The listing below should be written out exactly; please include all of it.

## Begin

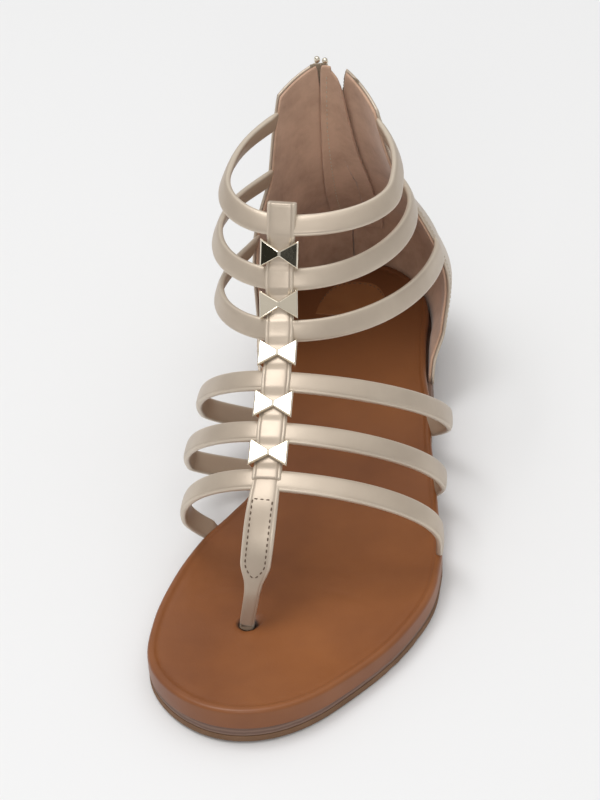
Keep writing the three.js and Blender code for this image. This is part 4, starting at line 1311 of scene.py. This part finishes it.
# The sky is brightest overhead, mid grey half way up and dark in one low patch in front.
skyLook = {
    "height": [(0.0, (0.42, 0.42, 0.43)), (0.3, (0.55, 0.55, 0.55)), (0.72, (0.62, 0.60, 0.58)),
               (0.93, (1.42, 1.42, 1.42))],
    "cardToward": (-0.06, -0.97, 0.22), "card": [(0.965, (1, 1, 1)), (0.982, (0.05, 0.05, 0.04))],
    "strength": 0.85,
}
world = bpy.data.worlds.new("studio")
bpy.context.scene.world = world
world.use_nodes = True
sky = world.node_tree
direction = addNode(sky, "ShaderNodeTexCoord").outputs["Generated"]
height = addNode(sky, "ShaderNodeSeparateXYZ", {"Vector": direction}).outputs["Z"]
glow = addRamp(sky, height, skyLook["height"])
facing = {0: direction, 1: skyLook["cardToward"]}
toward = addNode(sky, "ShaderNodeVectorMath", facing, operation="DOT_PRODUCT")
card = addRamp(sky, toward.outputs["Value"], skyLook["card"])
skyColour = addMix(sky, 1.0, glow, card, "MULTIPLY")
setInputs(sky, sky.nodes["Background"], {"Color": skyColour, "Strength": skyLook["strength"]})

# The camera stands in the shoe's frame: a place, a point it looks at, its upward direction and its lens.
cameraView = {
    "place": (165.5, -839.3, 696.5), "forward": (-0.2040, 0.7975, -0.5678),
    "right": (0.9776, 0.1964, -0.0755), "up": (-0.0513, 0.5705, 0.8197), "aim": (0.0460, -0.0426),
    "lens": 140.8, "sensor": 36.0, "nearest": 0.05,
}


def makeCamera():
    forward, right, up = (np.array(cameraView[key]) for key in ("forward", "right", "up"))
    forward = unit(forward + right * cameraView["aim"][0] + up * cameraView["aim"][1])
    right = unit(np.cross(forward, up))
    up = np.cross(right, forward)
    data = bpy.data.cameras.new("camera")
    data.lens = cameraView["lens"]
    data.sensor_width = cameraView["sensor"]
    data.clip_start = cameraView["nearest"]
    made = bpy.data.objects.new("camera", data)
    turn = Matrix((right, up, -forward)).transposed().to_4x4()
    turn.translation = Vector(toFrame(cameraView["place"]))
    made.matrix_world = turn
    bpy.context.scene.collection.objects.link(made)
    bpy.context.scene.camera = made


makeCamera()
bpy.context.scene.view_settings.view_transform = "Standard"
print("floor, light and camera made")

## End

▸ Written answer:
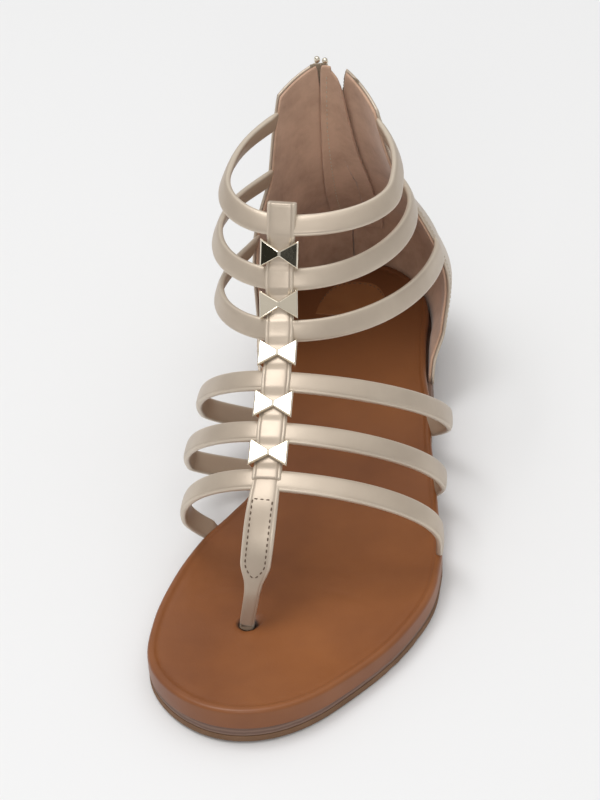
Keep writing the three.js and Blender code for this image. This is part 4, starting at line 1311 of scene.py. This part finishes it.
# The sky is brightest overhead, mid grey half way up and dark in one low patch in front.
skyLook = {
    "height": [(0.0, (0.42, 0.42, 0.43)), (0.3, (0.55, 0.55, 0.55)), (0.72, (0.62, 0.60, 0.58)),
               (0.93, (1.42, 1.42, 1.42))],
    "cardToward": (-0.06, -0.97, 0.22), "card": [(0.965, (1, 1, 1)), (0.982, (0.05, 0.05, 0.04))],
    "strength": 0.85,
}
world = bpy.data.worlds.new("studio")
bpy.context.scene.world = world
world.use_nodes = True
sky = world.node_tree
direction = addNode(sky, "ShaderNodeTexCoord").outputs["Generated"]
height = addNode(sky, "ShaderNodeSeparateXYZ", {"Vector": direction}).outputs["Z"]
glow = addRamp(sky, height, skyLook["height"])
facing = {0: direction, 1: skyLook["cardToward"]}
toward = addNode(sky, "ShaderNodeVectorMath", facing, operation="DOT_PRODUCT")
card = addRamp(sky, toward.outputs["Value"], skyLook["card"])
skyColour = addMix(sky, 1.0, glow, card, "MULTIPLY")
setInputs(sky, sky.nodes["Background"], {"Color": skyColour, "Strength": skyLook["strength"]})

# The camera stands in the shoe's frame: a place, a point it looks at, its upward direction and its lens.
cameraView = {
    "place": (165.5, -839.3, 696.5), "forward": (-0.2040, 0.7975, -0.5678),
    "right": (0.9776, 0.1964, -0.0755), "up": (-0.0513, 0.5705, 0.8197), "aim": (0.0460, -0.0426),
    "lens": 140.8, "sensor": 36.0, "nearest": 0.05,
}


def makeCamera():
    forward, right, up = (np.array(cameraView[key]) for key in ("forward", "right", "up"))
    forward = unit(forward + right * cameraView["aim"][0] + up * cameraView["aim"][1])
    right = unit(np.cross(forward, up))
    up = np.cross(right, forward)
    data = bpy.data.cameras.new("camera")
    data.lens = cameraView["lens"]
    data.sensor_width = cameraView["sensor"]
    data.clip_start = cameraView["nearest"]
    made = bpy.data.objects.new("camera", data)
    turn = Matrix((right, up, -forward)).transposed().to_4x4()
    turn.translation = Vector(toFrame(cameraView["place"]))
    made.matrix_world = turn
    bpy.context.scene.collection.objects.link(made)
    bpy.context.scene.camera = made


makeCamera()
bpy.context.scene.view_settings.view_transform = "Standard"
print("floor, light and camera made")